This novel was one of those ones that just came to me. The main character sat on my shoulder and told me his story – and I knew who he was and what he wanted from life.
The problem was, he told me his story in verse.
This wasn’t actually a problem for me, but it was for my publisher. Apparently, verse novels don’t sell.
More important than the publisher’s comment was the feedback from my teenage son. My eldest reads just about anything, but he told me he wouldn’t read a verse novel and neither would any of the boys he knew.
Street Racer was a book that I WANTED teenage boys especially to read. This story was really important to me so I had to try and rework it in prose.
I’m now on the fifth draft and it’s better – but still not working. In the transition from verse to prose I’ve had to add a lot more detail and here’s what’s happened:
- I’ve ended up with character ‘devices’ that don’t ring true.
- I’ve ended up with too much plot detail that takes the focus away from my main character.
- The setting needs to be more clearly established.
- Some of the character reactions aren’t authentic.

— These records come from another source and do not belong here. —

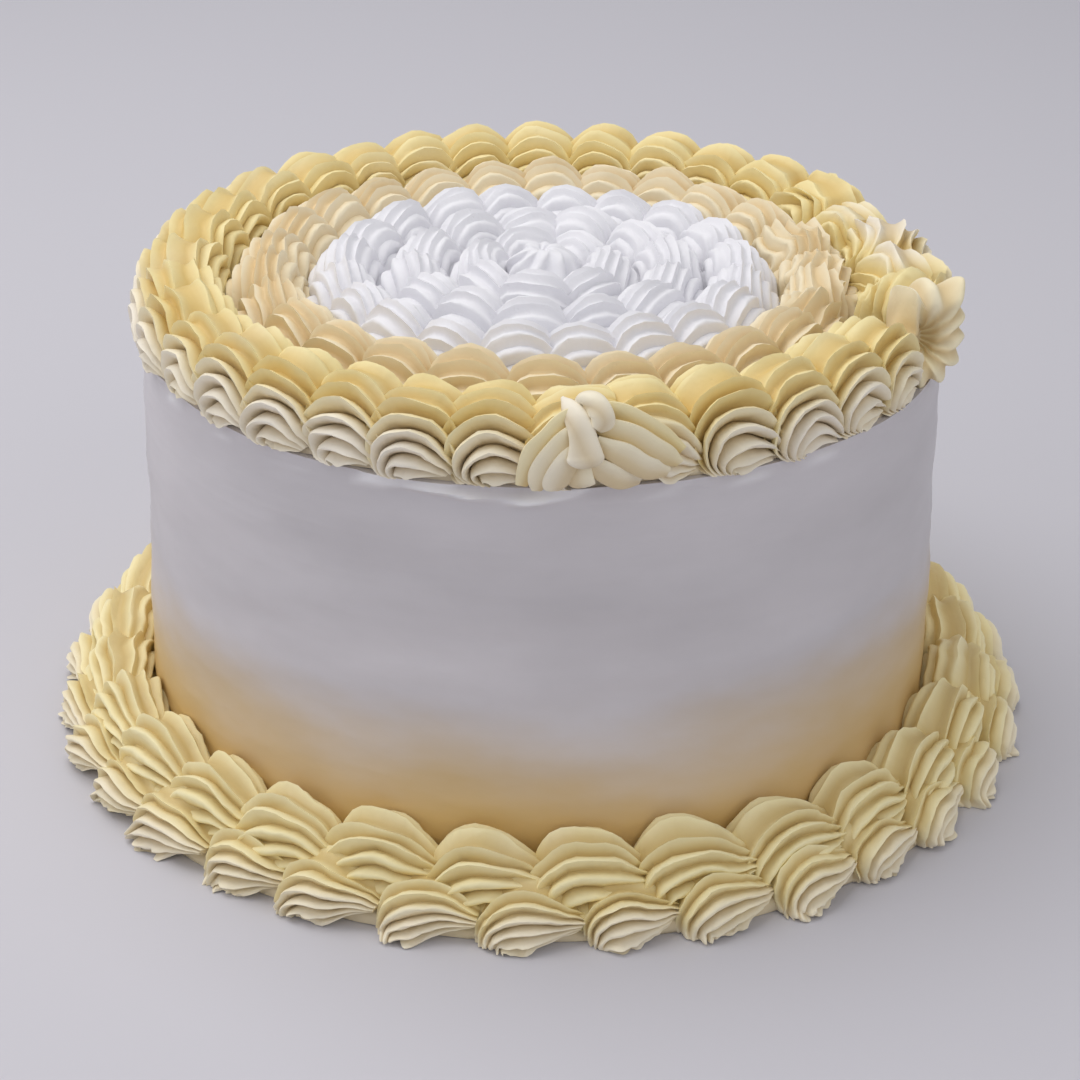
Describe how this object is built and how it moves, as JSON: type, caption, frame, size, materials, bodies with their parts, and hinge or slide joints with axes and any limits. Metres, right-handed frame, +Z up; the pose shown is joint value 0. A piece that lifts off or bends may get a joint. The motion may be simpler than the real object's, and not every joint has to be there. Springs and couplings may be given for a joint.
{
  "type": "layer cake",
  "caption": "Round cream-coated layer cake with piped shell borders in yellow and apricot, a white piped centre and a double shell border round the foot.",
  "frame": {"origin": "centre of the cake's flat underside", "axes": "+Z up, -Y towards the side that the picture shows"},
  "size_m": [0.3299, 0.3296, 0.1699],
  "materials": {
    "coat": "satin smooth cream coat",
    "rim_cream": "satin piped cream, yellow on its upper faces",
    "apricot_cream": "satin piped cream, apricot",
    "white_cream": "satin piped cream, white",
    "foot_cream": "satin piped cream, pale yellow"
  },
  "bodies": {
    "root": {"coated_cake": "coat", "rim_row_long": "rim_cream", "rim_row_short": "rim_cream", "rim_join_curl": "rim_cream", "rim_star_drop": "rim_cream", "apricot_row": "apricot_cream", "white_row_outer": "white_cream", "white_row_middle": "white_cream", "white_row_inner": "white_cream", "white_centre_drop": "white_cream", "foot_row_upper": "foot_cream", "foot_row_lower": "foot_cream"}
  },
  "joints": []
}
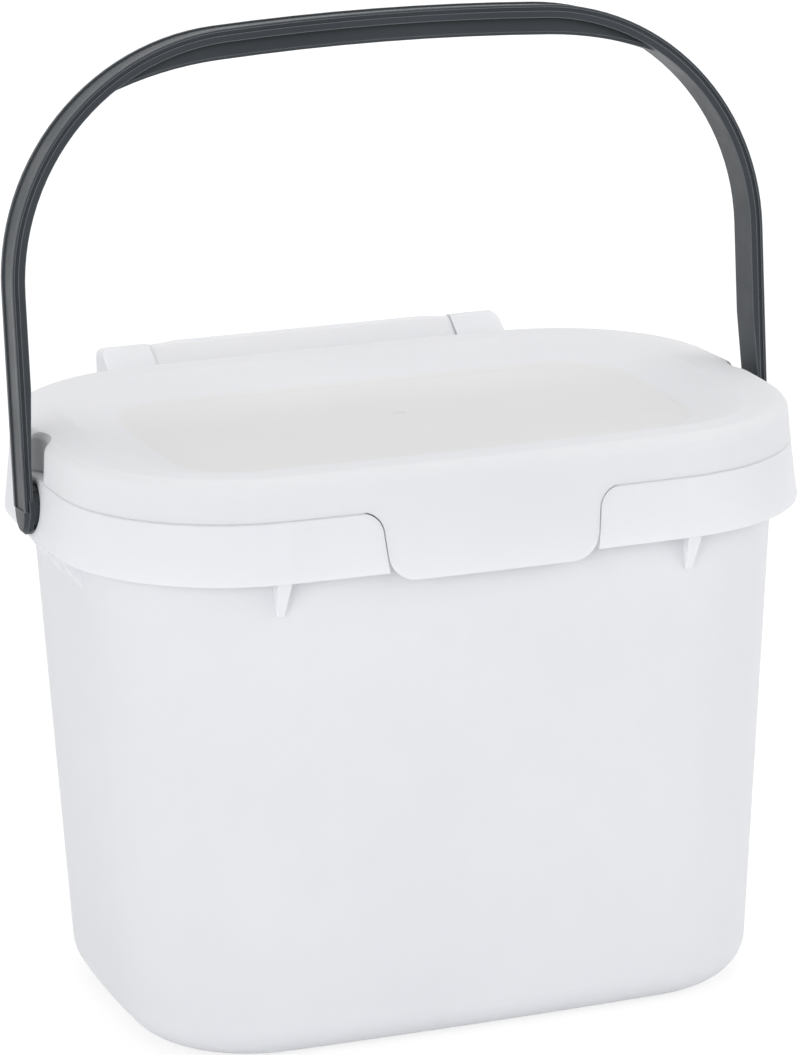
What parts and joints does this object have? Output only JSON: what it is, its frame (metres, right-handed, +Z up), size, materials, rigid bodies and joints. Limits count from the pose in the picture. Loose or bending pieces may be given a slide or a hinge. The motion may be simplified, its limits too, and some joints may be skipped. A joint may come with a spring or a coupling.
{
  "type": "kitchen compost caddy",
  "caption": "Tapered kitchen food-waste caddy with a wide band round the mouth, a dished lid on a rear hinge with a front finger tab, and an arched swinging carry handle.",
  "frame": {"origin": "on the resting face, under the middle of the tub", "axes": "+Z up, +X to the right, -Y to the front where the finger tab is"},
  "size_m": [0.251, 0.1849, 0.3133],
  "materials": {
    "tub": "satin moulded",
    "lid": "fine satin moulded",
    "handle": "satin moulded"
  },
  "bodies": {
    "tub": {"tub": "tub"},
    "lid": {"lid": "lid"},
    "handle": {"handle": "handle"}
  },
  "joints": [
    {"name": "lid_hinge", "type": "hinge", "parent": "tub", "child": "lid", "pos_m": [0, 0.096, 0.1884], "axis": [-1, 0, 0], "range_deg": [0, 34]},
    {"name": "handle_pivot", "type": "hinge", "parent": "tub", "child": "handle", "pos_m": [0, 0, 0.168], "axis": [1, 0, 0], "range_deg": [-140, 148]}
  ]
}
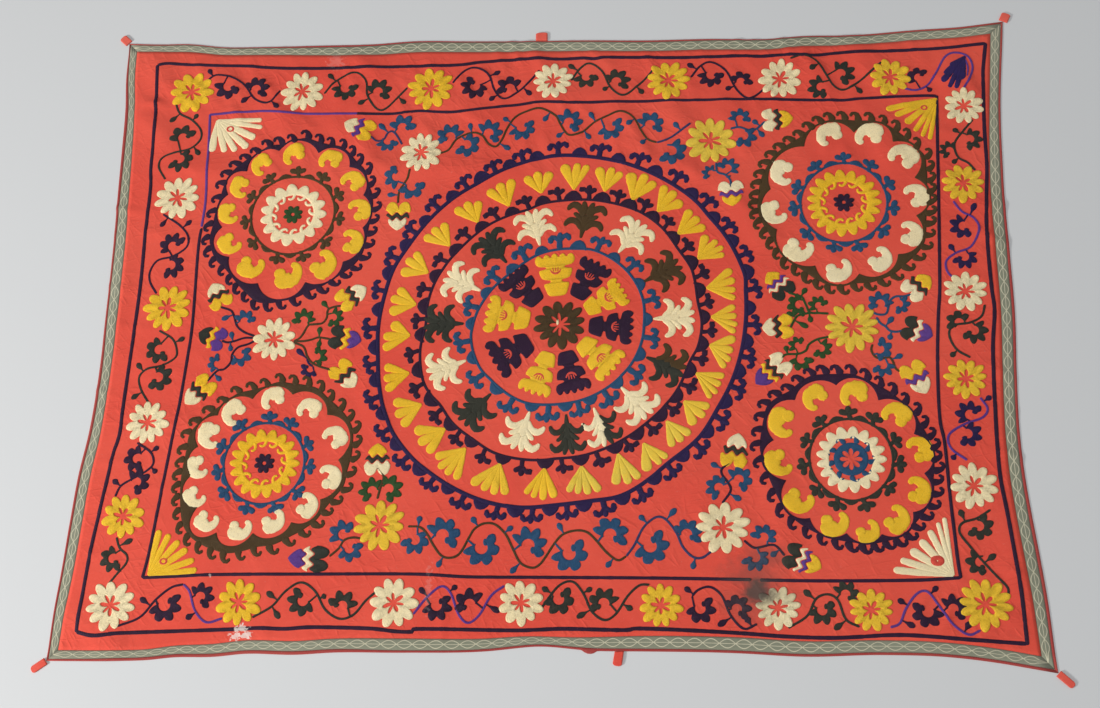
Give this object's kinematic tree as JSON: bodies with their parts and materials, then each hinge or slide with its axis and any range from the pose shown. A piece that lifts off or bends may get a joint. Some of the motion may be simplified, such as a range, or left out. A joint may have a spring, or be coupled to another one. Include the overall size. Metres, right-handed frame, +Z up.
{
  "type": "suzani embroidered textile",
  "caption": "Red cotton cover worked in coloured chain stitch with flower medallions and vine borders, edged in woven braid, with small tape loops, lying face up.",
  "frame": {"origin": "middle of the outline, on the surface that the cloth lies on", "axes": "+X along the long side, +Y across the cloth towards its top edge, +Z up out of the embroidered face"},
  "size_m": [1.4512, 1.0438, 0.005],
  "materials": {
    "cotton": "matt plain-woven cotton, slightly faded",
    "thread": "soft twisted embroidery thread in chain stitch",
    "braid": "woven trim with a faint silky thread",
    "edging": "matt cotton fold",
    "tape": "matt cotton tape"
  },
  "bodies": {
    "root": {"panel": "cotton", "braid_top": "braid", "braid_right": "braid", "braid_bottom": "braid", "braid_left": "braid", "edging_top": "edging", "edging_right": "edging", "edging_bottom": "edging", "edging_left": "edging", "tab_top_left": "tape", "tab_top_middle": "tape", "tab_top_right": "tape", "tab_bottom_left": "tape", "tab_bottom_middle": "tape", "tab_bottom_right": "tape"}
  },
  "joints": []
}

I read my latest draft over and over, and had it workshopped by a number of writer friends, but none of us picked these things up. Of course we’re not trained editors, but it made me wonder why.
Another author friend, Sandy Fussell and I were talking about this and I think she’s right. She says that workshoppers and the author can get distracted by beautiful writing…and I think it’s true.
If something sounds good when you read it, it can be hard to recognise the fact that it’s not actually relevant to the story or doesn’t move it along…and shouldn’t be there.
After thinking about what my editor had said and my discussions with Sandy, I realised exactly what the problem was with my story. In the transition from verse to prose, I LOST my character’s voice – and to some extent, my character.
So hard as it is, this means discarding my 65,000 word current draft and starting again. There are lots of parts I can use. I think the plot is sound and I think that most of the other characters in the story are working well. There are some action scenes that I like that will hopefully just need a ‘tweek’ and I don’t think the dialogue needs a whole lot of work. So these are the good bits that I can use in the next draft.
But for the rest of it, I’m going right back to basics. I’ve started by doing another interview with my main character and trying to find his voice again.
I’ve asked him all sorts of questions about
- where he lives
- what his relationships with his family and friends are
- what makes him happy or sad
- how he spends a typical day
- how he sees himself
- how others see him
- the best thing that could happen to him would be
- the worst thing that could happen to him would be
- his biggest problem
- how he’s going to solve it
- things/people/situations that are stopping him from getting what he wants
Fortunately, despite the fact that he’s a teenage boy, he has had plenty to say. He has let me inside his head again… and although he’s not quite sitting on my shoulder yet, he’s getting closer.
I’ve also realised there are too many issues in the current draft so I’m taking out one of the main characters to simplify the plot and strengthen the themes that will stay in the manuscript.
And I’m starting my next draft of Street Racer from a different point – from somewhere further into the action.
Have to go now. Ric is calling me. He’s impatient for me to tell his story – and get it right this time.